[START PROVIDED MATERIAL]

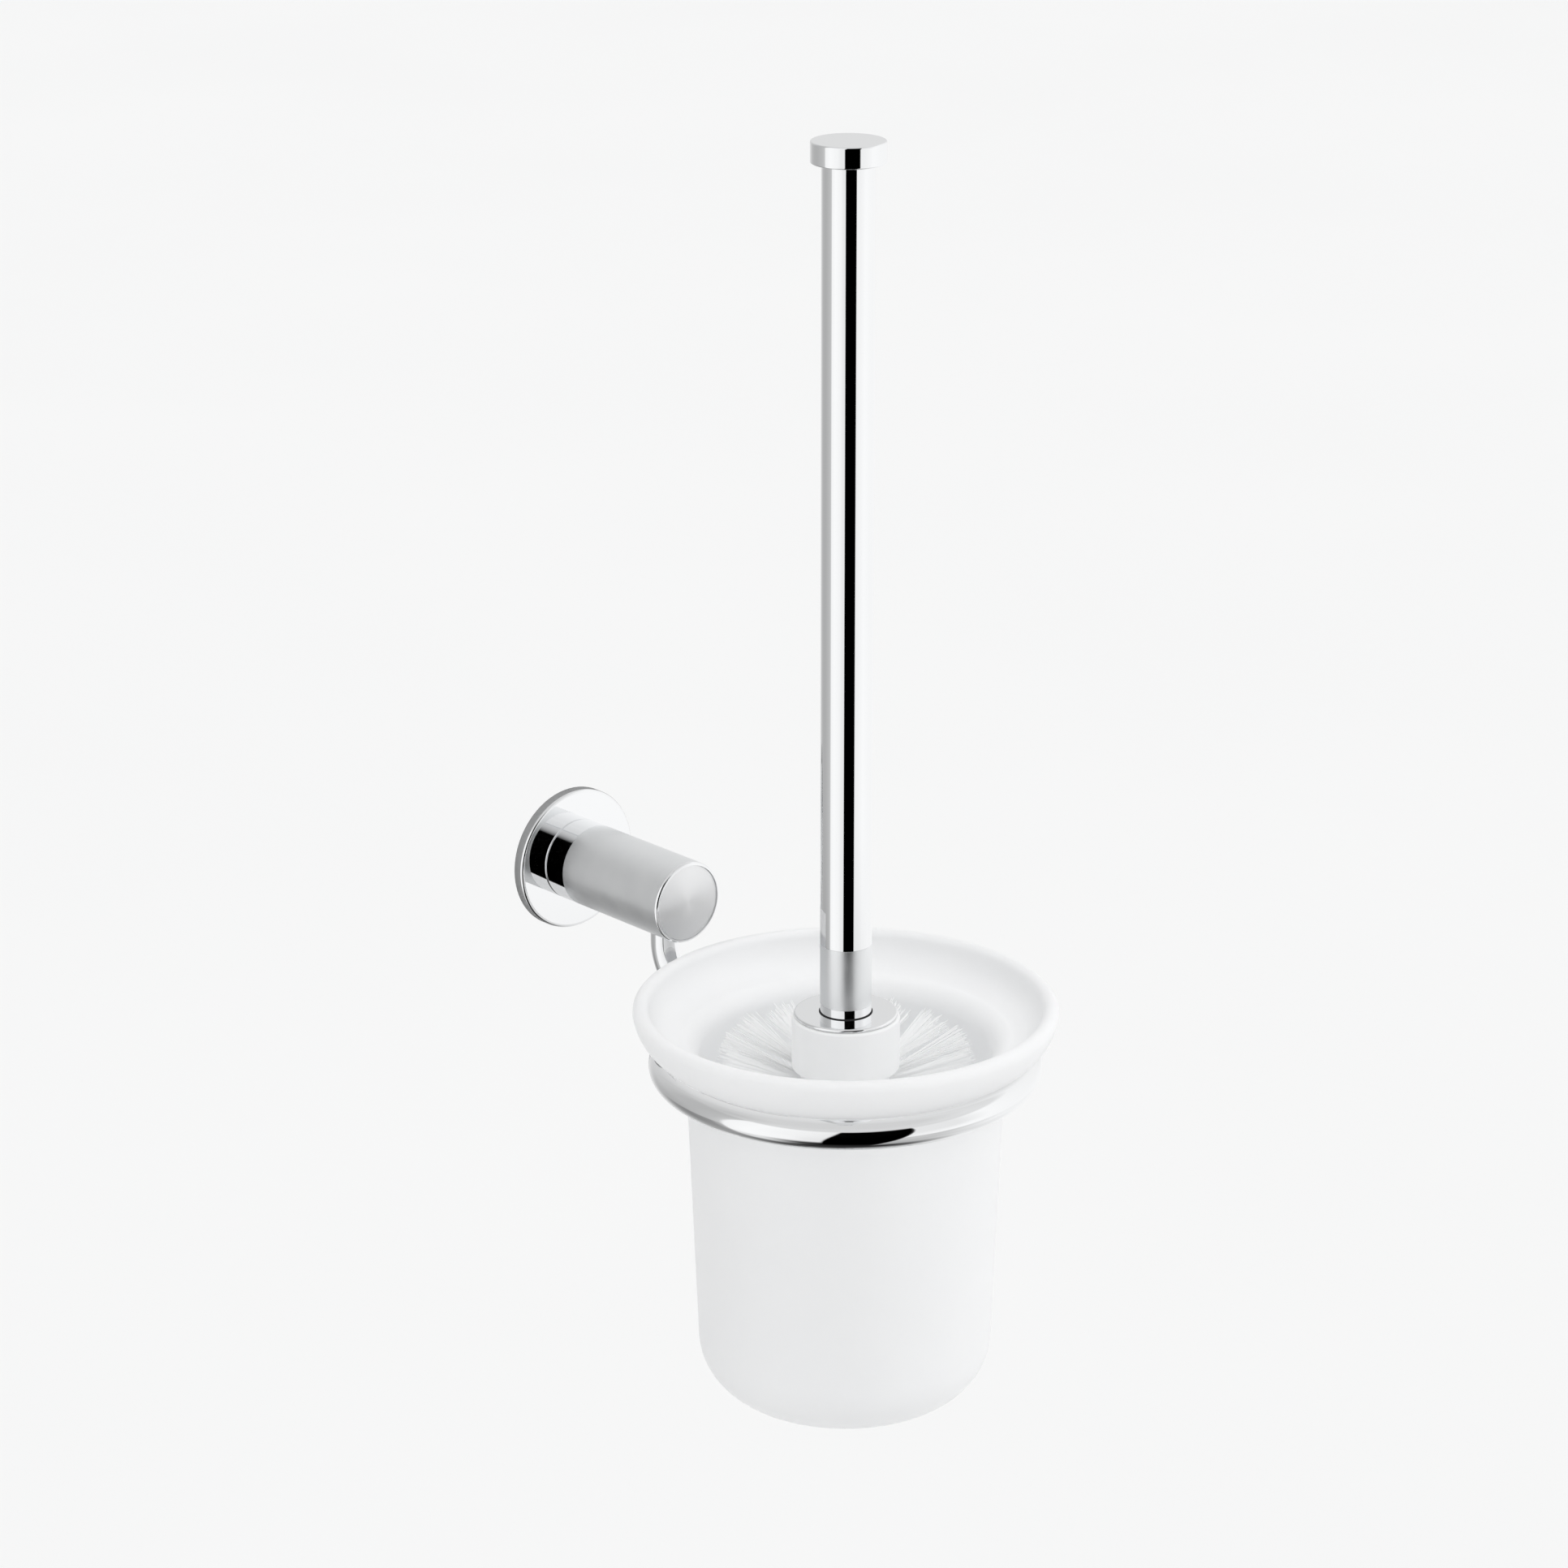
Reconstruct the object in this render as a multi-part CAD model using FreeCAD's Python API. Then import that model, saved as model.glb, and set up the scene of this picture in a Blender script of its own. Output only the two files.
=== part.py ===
"""Wall-mounted toilet brush holder: a post and ring bracket, a glass bowl and a brush.

The origin is the centre of the rosette's back on the wall. The wall is the plane Y = 0, the
object stands out towards -Y, and +Z is up. Lengths are millimetres. Each function below
makes one piece, and each piece is written to its own STEP file in parts/.
"""
import FreeCAD
import Part
import math
import os

from FreeCAD import Rotation, Vector

# ---- driving dimensions: where things stand ----
REACH = 133.7          # wall to the axis of ring, bowl and brush
RIM_Z = -11.7          # top of the bowl's rim, below the post's axis
RING_Z = RIM_Z - 20.25  # centre plane of the support ring

# ---- wall fixing and post ----
PLATE_R = 21.5
PLATE_T = 2.5
SCREW_SPACING = 30.0   # the two wall screws stand above each other
SCREW_HOLE_R = 2.2
COUNTERSINK_R = 3.7
COUNTERSINK_DEPTH = 1.5
BOSS_R = 8.0
BOSS_END = 20.0        # from the wall
ROSETTE_R = 23.5
ROSETTE_T = 4.0
ROSETTE_WALL = 1.2
ROSETTE_ROUND = 1.0
POST_R = 13.5
POST_ROUND = 0.5
BAND_END = 12.6        # where the polished band ends and the satin sleeve starts
SLEEVE_END = 58.3
POST_END = 59.5
CORE_R = 12.4          # the post's core under the satin sleeve
CORE_END = 56.3
CAP_ROUND = 1.1
CAP_FACE_R = 12.4      # satin disc let into the end cap
CAP_FACE_T = 1.0
CAP_DOME = 0.4         # the disc's face rises this much to its middle
SPIGOT_R = 6.0         # the end cap's plug in the core
SPIGOT_LENGTH = 2.8
GRUB_R = 2.0           # M4 grub screw that clamps the post to the boss
GRUB_Y = 8.3
GROOVE_HALF = 2.6
GROOVE_DEPTH = 1.0
LOCK_R = 2.5           # M5 grub screw that holds the arm in the post
HEX_R = 1.2            # hexagon sockets, across corners, halved

# ---- arm and ring ----
ROD_R = 4.5            # both are 9 mm rod
ARM_Y = 47.5           # arm's upright stretch, from the wall
ARM_TOP = 5.0          # how far the arm runs up past the post's axis
ARM_BEND = 16.0
RING_R = 56.8          # to the middle of the rod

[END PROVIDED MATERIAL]

> **REQUIREMENTS**:
Could you quote the material above in full, exactly as it stands?

> **WRITTEN SOLUTION**:
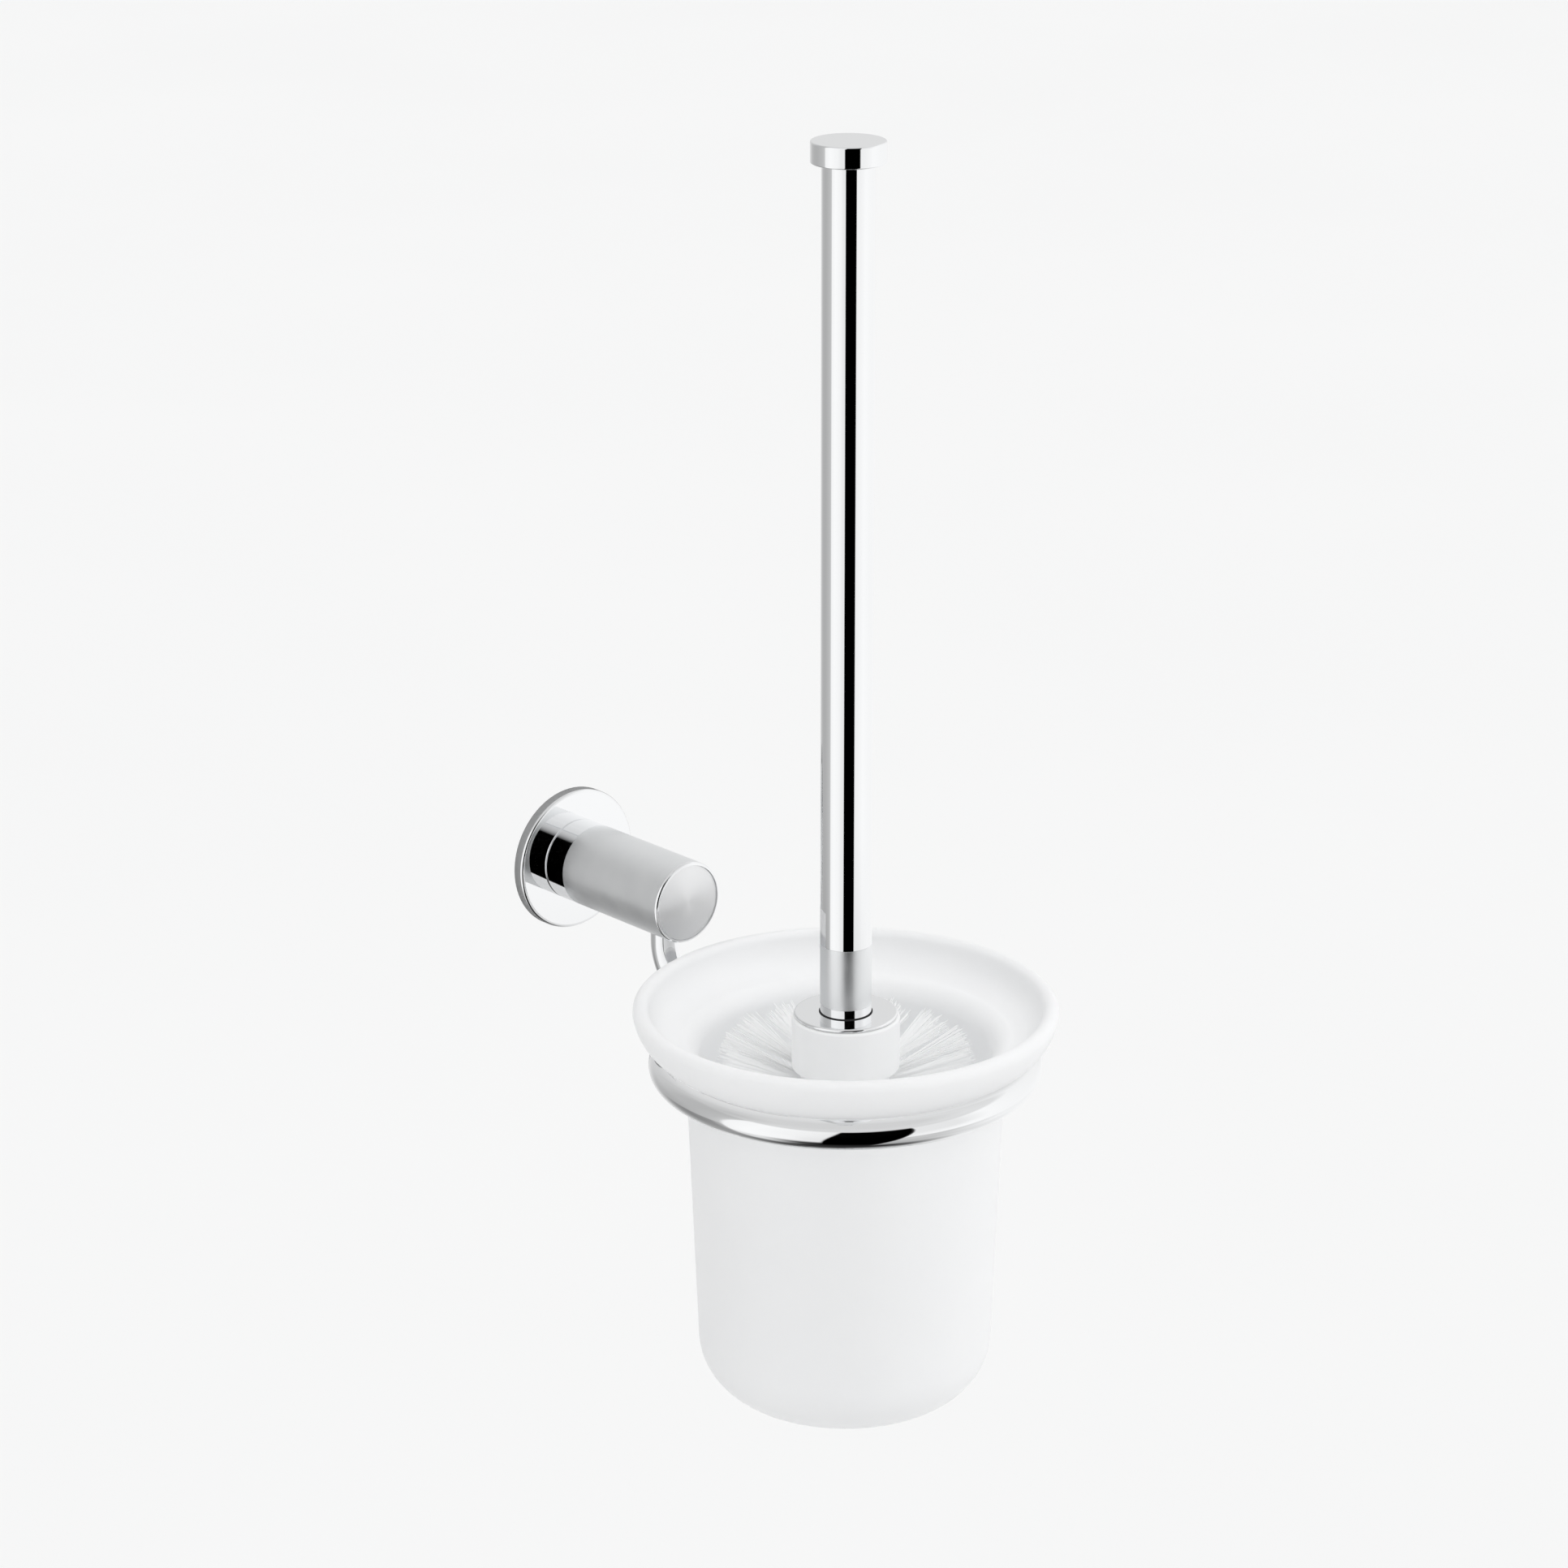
Reconstruct the object in this render as a multi-part CAD model using FreeCAD's Python API. Then import that model, saved as model.glb, and set up the scene of this picture in a Blender script of its own. Output only the two files.
=== part.py ===
"""Wall-mounted toilet brush holder: a post and ring bracket, a glass bowl and a brush.

The origin is the centre of the rosette's back on the wall. The wall is the plane Y = 0, the
object stands out towards -Y, and +Z is up. Lengths are millimetres. Each function below
makes one piece, and each piece is written to its own STEP file in parts/.
"""
import FreeCAD
import Part
import math
import os

from FreeCAD import Rotation, Vector

# ---- driving dimensions: where things stand ----
REACH = 133.7          # wall to the axis of ring, bowl and brush
RIM_Z = -11.7          # top of the bowl's rim, below the post's axis
RING_Z = RIM_Z - 20.25  # centre plane of the support ring

# ---- wall fixing and post ----
PLATE_R = 21.5
PLATE_T = 2.5
SCREW_SPACING = 30.0   # the two wall screws stand above each other
SCREW_HOLE_R = 2.2
COUNTERSINK_R = 3.7
COUNTERSINK_DEPTH = 1.5
BOSS_R = 8.0
BOSS_END = 20.0        # from the wall
ROSETTE_R = 23.5
ROSETTE_T = 4.0
ROSETTE_WALL = 1.2
ROSETTE_ROUND = 1.0
POST_R = 13.5
POST_ROUND = 0.5
BAND_END = 12.6        # where the polished band ends and the satin sleeve starts
SLEEVE_END = 58.3
POST_END = 59.5
CORE_R = 12.4          # the post's core under the satin sleeve
CORE_END = 56.3
CAP_ROUND = 1.1
CAP_FACE_R = 12.4      # satin disc let into the end cap
CAP_FACE_T = 1.0
CAP_DOME = 0.4         # the disc's face rises this much to its middle
SPIGOT_R = 6.0         # the end cap's plug in the core
SPIGOT_LENGTH = 2.8
GRUB_R = 2.0           # M4 grub screw that clamps the post to the boss
GRUB_Y = 8.3
GROOVE_HALF = 2.6
GROOVE_DEPTH = 1.0
LOCK_R = 2.5           # M5 grub screw that holds the arm in the post
HEX_R = 1.2            # hexagon sockets, across corners, halved

# ---- arm and ring ----
ROD_R = 4.5            # both are 9 mm rod
ARM_Y = 47.5           # arm's upright stretch, from the wall
ARM_TOP = 5.0          # how far the arm runs up past the post's axis
ARM_BEND = 16.0
RING_R = 56.8          # to the middle of the rod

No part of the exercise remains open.